После решений, связанных с организацией службы в Украинном разряде, наступало время больших праздников. Традиционно во дворце был стол 14 марта, «на празник Пречистые Богородицы Федоровские». Это день, когда царь Михаил Федорович в Костроме дал свое согласие занять престол. Не случайно в числе приглашенных были те люди, которые много сделали для царского избрания: боярин Федор Иванович Шереметев, возглавлявший в 1613 году посольство земского собора к Михаилу Федоровичу в Кострому, и боярин князь Дмитрий Михайлович Пожарский. На 18 марта пришлось Вербное воскресенье, а на 25 марта — Пасха. Оба эти дня праздновались столами у царя и патриарха, а также многочисленными пожалованиями. В Вербное воскресенье в московские дворяне было пожаловано 23 человека; почти всех, кто перешел в новый чин из стольников, пригласили на праздничный «стол» к царю Михаилу Федоровичу. Кроме того, еще 6 человек получили чин стольников и 10 человек — стряпчих. На Пасху пожалования продолжались, и Государев двор пополнился десятью стольниками и семью стряпчими.

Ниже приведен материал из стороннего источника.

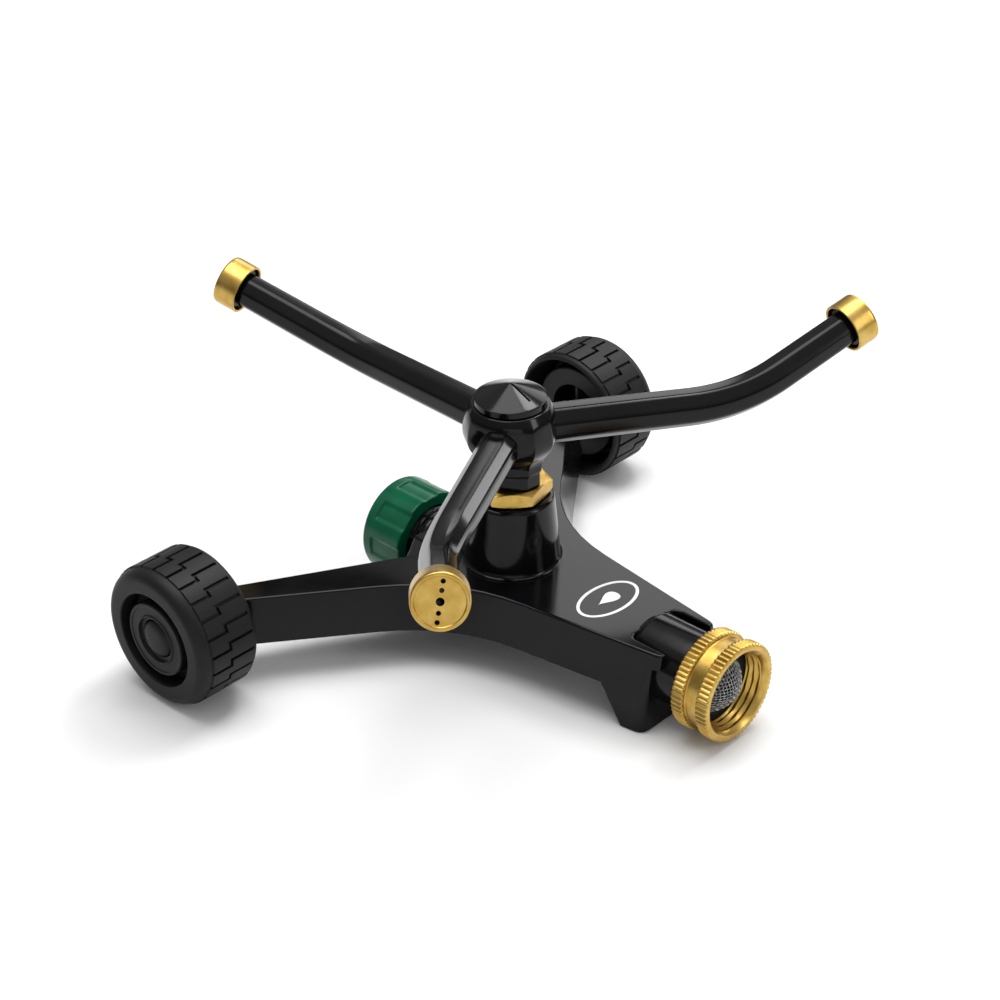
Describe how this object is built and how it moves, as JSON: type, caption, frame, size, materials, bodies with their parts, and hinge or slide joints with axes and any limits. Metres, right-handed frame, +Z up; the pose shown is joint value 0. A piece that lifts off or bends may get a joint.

Возможно, на такую щедрость в пожалованиях повлияло совпадение праздников Пасхи и Благовещения — так называемая Кириопасха, случавшаяся крайне редко и потому отмечаемая с особенной пышностью. 25 марта в виде особой милости было допущено 40 человек дворян московских, которые «государю челом ударили в комнате», то есть поздравляли царя Михаила Федоровича с Пасхой и обменивались с ним подарками. Завершал череду этих праздничных столов прием по случаю нового праздника «Ризы Господней», приходившегося на «вторник на Светлой неделе».